Exercise details: Both the line containing "half_width, RELIEF_CORNER_R, UNDERSIDE_RELIEF)" and the line containing "# floor, and" belong in the answer, along with every line between them; print exactly those.

Dataset excerpt:
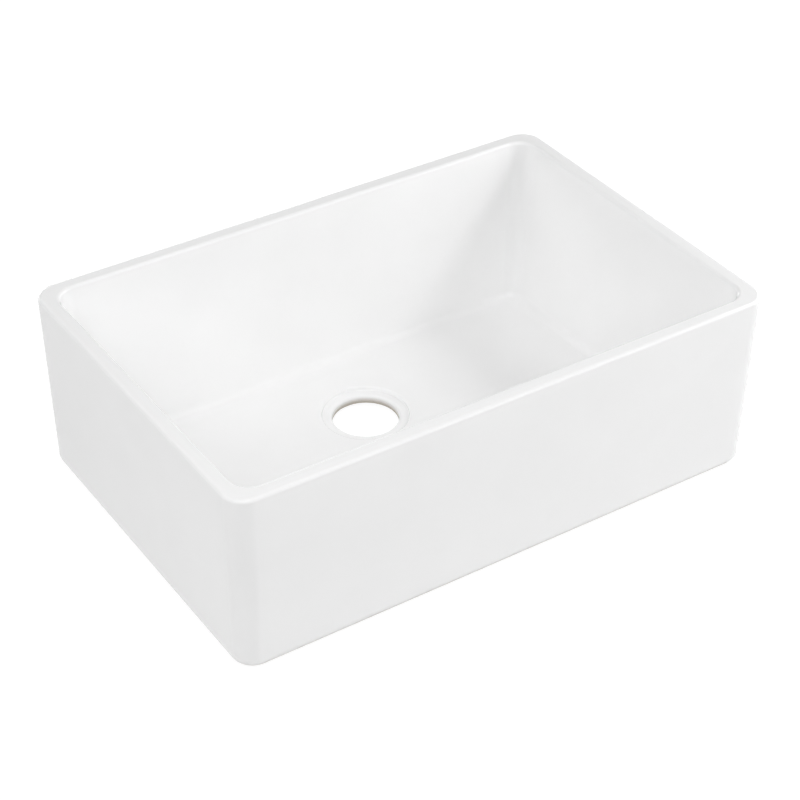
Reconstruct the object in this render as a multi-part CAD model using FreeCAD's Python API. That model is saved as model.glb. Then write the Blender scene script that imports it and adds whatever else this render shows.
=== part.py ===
import FreeCAD, Part
import math
import os

# A farmhouse apron front sink: one glazed fireclay casting, 30 x 20 x 10 in, in millimetres.
#
# The origin is on the floor plane, under the middle of the rim. +X runs to the right, the
# apron faces -Y, and +Z is up. The outer faces draw in slightly from the rim to the foot, and
# the bowl's walls lean outwards towards the rim. The bowl's floor falls gently to the back,
# where the waste is, and is dished round it.

# Outside, over the rim.
LENGTH = 762.0            # left to right
WIDTH = 508.0             # apron to back
HEIGHT = 254.0            # foot to rim
DRAFT_INSET = 4.5         # how far each outer face has drawn in by the time it reaches the foot
OUTER_CORNER_R = 28.0     # upright outer corners, at the rim
RIM_OUTER_ROUND = 5.0     # edge between rim and outer faces
FOOT_ROUND = 7.0          # edge between outer faces and foot

# Bowl.
RIM_WALL = 20.0           # rim, across the wall, before its edges are rounded
END_LEAN = 33.0           # how far each end wall has come in at the level of the waste
SIDE_LEAN = 29.5          # the same for the front and back walls
BOWL_CORNER_R = 28.0      # upright corners of the bowl, at the rim
FLOOR_CORNER_R = 18.0     # the same corners, at the level of the waste
RIM_INNER_ROUND = 5.0     # edge between rim and bowl walls
COVE_R = 12.0             # hollow round between bowl walls and floor
FLOOR_FALL = 1.0          # slope of the floor towards the back, in degrees
DISH_DEPTH = 3.5          # how far the dish takes the sloping floor down to the waste
DISH_R = 1100.0           # radius of the dish's hollow

# Waste outlet.
WASTE_BACK = 80.0         # from the middle of the sink towards the back
WASTE_D = 88.9            # bore for a 3 1/2 in basket strainer
WASTE_WALL = 12.0         # fireclay between the strainer's flange and its nut
SEAT_D = 116.0            # recess that takes the strainer's flange
SEAT_DROP = 5.0           # from the dish's edge round the recess down to the seat
SHOULDER_ROUND = 3.0      # dish rolls over into the recess
SEAT_COVE_R = 1.5         # hollow round at the foot of the recess wall
BORE_TOP_ROUND = 3.5      # seat rolls over into the bore
BORE_FOOT_CHAMFER = 1.0   # lower end of the bore, rubbed off

# Underside.
UNDERSIDE_RELIEF = 5.0    # the middle stands clear of the floor by this much
FOOT_BAND = 46.0          # width of the band that the sink stands on
RELIEF_CORNER_R = 24.0    # upright corners of the relieved middle
FOOT_INNER_CHAMFER = 1.5  # inner edge of the foot band, rubbed off

# Worked out from the sizes above.
SEAT_Z = UNDERSIDE_RELIEF + WASTE_WALL
WASTE_LEVEL = SEAT_Z + SEAT_DROP
UP = FreeCAD.Vector(0, 0, 1)
ALONG = FreeCAD.Vector(1, 0, 0)
WASTE_AXIS = FreeCAD.Vector(0, WASTE_BACK, 0)
SLOPE_POINT = WASTE_AXIS + UP * (WASTE_LEVEL + DISH_DEPTH)
DISH_CENTRE = WASTE_AXIS + UP * (WASTE_LEVEL + math.sqrt(DISH_R**2 - (SEAT_D / 2) ** 2))

# Modelling.
OVERSHOOT = 10.0          # how far a cutting solid runs past the face that it cuts
TOUCH = 0.01              # points nearer than this are at the same height


def rounded_rectangle(half_length, half_width, corner_r, z):
    """A level outline with four equal round corners, each in two arcs, round the Z axis."""
    x = half_length - corner_r
    y = half_width - corner_r
    edges = []
    for cx, cy, turn in [(x, -y, 270), (x, y, 0), (-x, y, 90), (-x, -y, 180)]:
        centre = FreeCAD.Vector(cx, cy, z)
        first = Part.makeCircle(corner_r, centre, UP, turn, turn + 45)
        second = Part.makeCircle(corner_r, centre, UP, turn + 45, turn + 90)
        if edges:
            edges.append(Part.makeLine(edges[-1].lastVertex().Point, first.firstVertex().Point))
        edges += [first, second]
    edges.append(Part.makeLine(edges[-1].lastVertex().Point, edges[0].firstVertex().Point))
    return Part.Wire(edges)


def wall(low_edge, high_edge):
    """The straight-sided face between an edge and the one above it."""
    if isinstance(low_edge.Curve, Part.Line):
        low = [low_edge.firstVertex().Point, low_edge.lastVertex().Point]
        high = [high_edge.lastVertex().Point, high_edge.firstVertex().Point]
        return Part.Face(Part.makePolygon(low + high + low[:1]))
    return Part.makeRuledSurface(low_edge, high_edge)


def between(lower, upper):
    """The solid between two outlines, with flat walls and ruled corners."""
    walls = [wall(low, high) for low, high in zip(lower.Edges, upper.Edges)]
    shell = Part.makeShell(walls + [Part.Face(lower), Part.Face(upper)])
    shell.sewShape()
    solid = Part.makeSolid(shell)
    if solid.Volume < 0:
        solid.reverse()
    return solid


def level_face(shape, z):
    """The level face of a shape at a height."""
    return next(
        face for face in shape.Faces
        if all(abs(vertex.Z - z) < TOUCH for vertex in face.Vertexes)
    )


def dish_face(shape):
    """The dish round the waste."""
    return next(face for face in shape.Faces if isinstance(face.Surface, Part.Sphere))


def hole_edges(face):
    """The edges round the opening in a face."""
    return [
        edge for wire in face.Wires if not wire.isSame(face.OuterWire) for edge in wire.Edges
    ]


def outer_body():
    """The block that the outer faces bound, rolled over round the rim and round the foot."""
    foot = rounded_rectangle(
        LENGTH / 2 - DRAFT_INSET, WIDTH / 2 - DRAFT_INSET, OUTER_CORNER_R - DRAFT_INSET, 0
    )
    rim = rounded_rectangle(LENGTH / 2, WIDTH / 2, OUTER_CORNER_R, HEIGHT)
    block = between(foot, rim)
    block = block.makeFillet(RIM_OUTER_ROUND, level_face(block, HEIGHT).Edges)
    return block.makeFillet(FOOT_ROUND, level_face(block, 0).Edges)


def bowl_outline(z):
    """The bowl's inner outline at a height, on walls that lean evenly from rim to waste."""
    share = (HEIGHT - z) / (HEIGHT - WASTE_LEVEL)
    return rounded_rectangle(
        LENGTH / 2 - RIM_WALL - END_LEAN * share,
        WIDTH / 2 - RIM_WALL - SIDE_LEAN * share,
        BOWL_CORNER_R + (FLOOR_CORNER_R - BOWL_CORNER_R) * share,
        z,
    )


def under_floor():
    """All that lies under the bowl's sloping floor, hollowed by the dish round the waste."""
    corner = FreeCAD.Vector(-LENGTH / 2, -WIDTH, -HEIGHT)
    ground = Part.makeBox(LENGTH, 2 * WIDTH, HEIGHT, corner)
    ground.rotate(FreeCAD.Vector(), ALONG, -FLOOR_FALL)
    ground.translate(SLOPE_POINT)
    return ground.cut(Part.makeSphere(DISH_R, DISH_CENTRE, ALONG))


def bowl_space():
    """The hollow of the bowl: leaning walls, sloping floor, and the cove between them."""
    well = between(bowl_outline(WASTE_LEVEL - OVERSHOOT), bowl_outline(HEIGHT + OVERSHOOT))
    space = well.cut(under_floor())
    slope = next(face for face in space.Faces if len(face.Wires) > 1)
    return space.makeFillet(COVE_R, slope.OuterWire.Edges)


def waste_space():
    """The stepped hole for the strainer, from the floor down through the underside."""
    bore = Part.makeCylinder(WASTE_D / 2, SEAT_Z + OVERSHOOT, WASTE_AXIS - UP * OVERSHOOT)
    recess = Part.makeCylinder(SEAT_D / 2, SEAT_DROP + OVERSHOOT, WASTE_AXIS + UP * SEAT_Z)
    return bore.fuse(recess)


def relief_space():
    """The shallow hollow under the middle of the sink."""
    half_length = LENGTH / 2 - DRAFT_INSET - FOOT_BAND
    half_width = WIDTH / 2 - DRAFT_INSET - FOOT_BAND
    mouth = rounded_rectangle(half_length, half_width, RELIEF_CORNER_R, -OVERSHOOT)
    roof = rounded_rectangle(half_length, half_width, RELIEF_CORNER_R, UNDERSIDE_RELIEF)
    return between(mouth, roof)


def basin():
    """The whole casting, with its edges rolled over or rubbed off."""
    body = outer_body().cut(bowl_space()).cut(waste_space()).cut(relief_space())
    body = body.makeFillet(RIM_INNER_ROUND, hole_edges(level_face(body, HEIGHT)))
    body = body.makeFillet(SHOULDER_ROUND, hole_edges(dish_face(body)))
    body = body.makeFillet(SEAT_COVE_R, level_face(body, SEAT_Z).OuterWire.Edges)
    body = body.makeFillet(BORE_TOP_ROUND, hole_edges(level_face(body, SEAT_Z)))
    body = body.makeChamfer(FOOT_INNER_CHAMFER, hole_edges(level_face(body, 0)))
    roof = level_face(body, UNDERSIDE_RELIEF)
    return body.makeChamfer(BORE_FOOT_CHAMFER, hole_edges(roof))


def main():
    os.makedirs("parts", exist_ok=True)
    shape = basin()
    print("valid", shape.isValid(), "solids", len(shape.Solids), "litres", shape.Volume / 1e6)
    shape.exportStep("parts/basin.step")


main()
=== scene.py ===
import math
from collections import namedtuple

import bmesh
import bpy
from mathutils import Matrix, Vector


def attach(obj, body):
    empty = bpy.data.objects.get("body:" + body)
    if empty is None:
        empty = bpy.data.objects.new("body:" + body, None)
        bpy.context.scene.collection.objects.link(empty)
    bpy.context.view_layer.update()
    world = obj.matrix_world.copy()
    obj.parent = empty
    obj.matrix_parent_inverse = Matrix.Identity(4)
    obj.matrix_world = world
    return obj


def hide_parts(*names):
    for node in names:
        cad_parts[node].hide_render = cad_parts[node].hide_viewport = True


# A farmhouse apron front sink in glazed fireclay, on a white studio floor.
#
# Metres, with the sink's foot on the ground, the middle of its rim over the origin, and the
# apron facing -Y. The bowl is modelled first, then the dish and the stepped waste outlet in its
# floor, and last the outside and the underside. The edges are rounded over at the end.

bl_info = {
    "name": "Farmhouse Apron Front Sink",
    "version": (1, 0, 0),
    "blender": (4, 5, 0),
    "location": "View3D > Sidebar > Sink",
    "description": "Models, glazes and lights a fireclay apron front sink",
    "category": "Add Mesh",
}

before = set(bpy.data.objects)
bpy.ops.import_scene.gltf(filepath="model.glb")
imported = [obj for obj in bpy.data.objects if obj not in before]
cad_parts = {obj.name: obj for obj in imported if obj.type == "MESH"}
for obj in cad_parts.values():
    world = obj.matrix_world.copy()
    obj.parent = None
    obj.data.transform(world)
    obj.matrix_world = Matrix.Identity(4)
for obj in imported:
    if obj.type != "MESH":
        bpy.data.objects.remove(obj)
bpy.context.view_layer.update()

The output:
    roof = rounded_rectangle(half_length, half_width, RELIEF_CORNER_R, UNDERSIDE_RELIEF)
    return between(mouth, roof)


def basin():
    """The whole casting, with its edges rolled over or rubbed off."""
    body = outer_body().cut(bowl_space()).cut(waste_space()).cut(relief_space())
    body = body.makeFillet(RIM_INNER_ROUND, hole_edges(level_face(body, HEIGHT)))
    body = body.makeFillet(SHOULDER_ROUND, hole_edges(dish_face(body)))
    body = body.makeFillet(SEAT_COVE_R, level_face(body, SEAT_Z).OuterWire.Edges)
    body = body.makeFillet(BORE_TOP_ROUND, hole_edges(level_face(body, SEAT_Z)))
    body = body.makeChamfer(FOOT_INNER_CHAMFER, hole_edges(level_face(body, 0)))
    roof = level_face(body, UNDERSIDE_RELIEF)
    return body.makeChamfer(BORE_FOOT_CHAMFER, hole_edges(roof))


def main():
    os.makedirs("parts", exist_ok=True)
    shape = basin()
    print("valid", shape.isValid(), "solids", len(shape.Solids), "litres", shape.Volume / 1e6)
    shape.exportStep("parts/basin.step")


main()
=== scene.py ===
import math
from collections import namedtuple

import bmesh
import bpy
from mathutils import Matrix, Vector


def attach(obj, body):
    empty = bpy.data.objects.get("body:" + body)
    if empty is None:
        empty = bpy.data.objects.new("body:" + body, None)
        bpy.context.scene.collection.objects.link(empty)
    bpy.context.view_layer.update()
    world = obj.matrix_world.copy()
    obj.parent = empty
    obj.matrix_parent_inverse = Matrix.Identity(4)
    obj.matrix_world = world
    return obj


def hide_parts(*names):
    for node in names:
        cad_parts[node].hide_render = cad_parts[node].hide_viewport = True


# A farmhouse apron front sink in glazed fireclay, on a white studio floor.
#
# Metres, with the sink's foot on the ground, the middle of its rim over the origin, and the
# apron facing -Y. The bowl is modelled first, then the dish and the stepped waste outlet in its
# floor, and last the outside and the underside. The edges are rounded over at the end.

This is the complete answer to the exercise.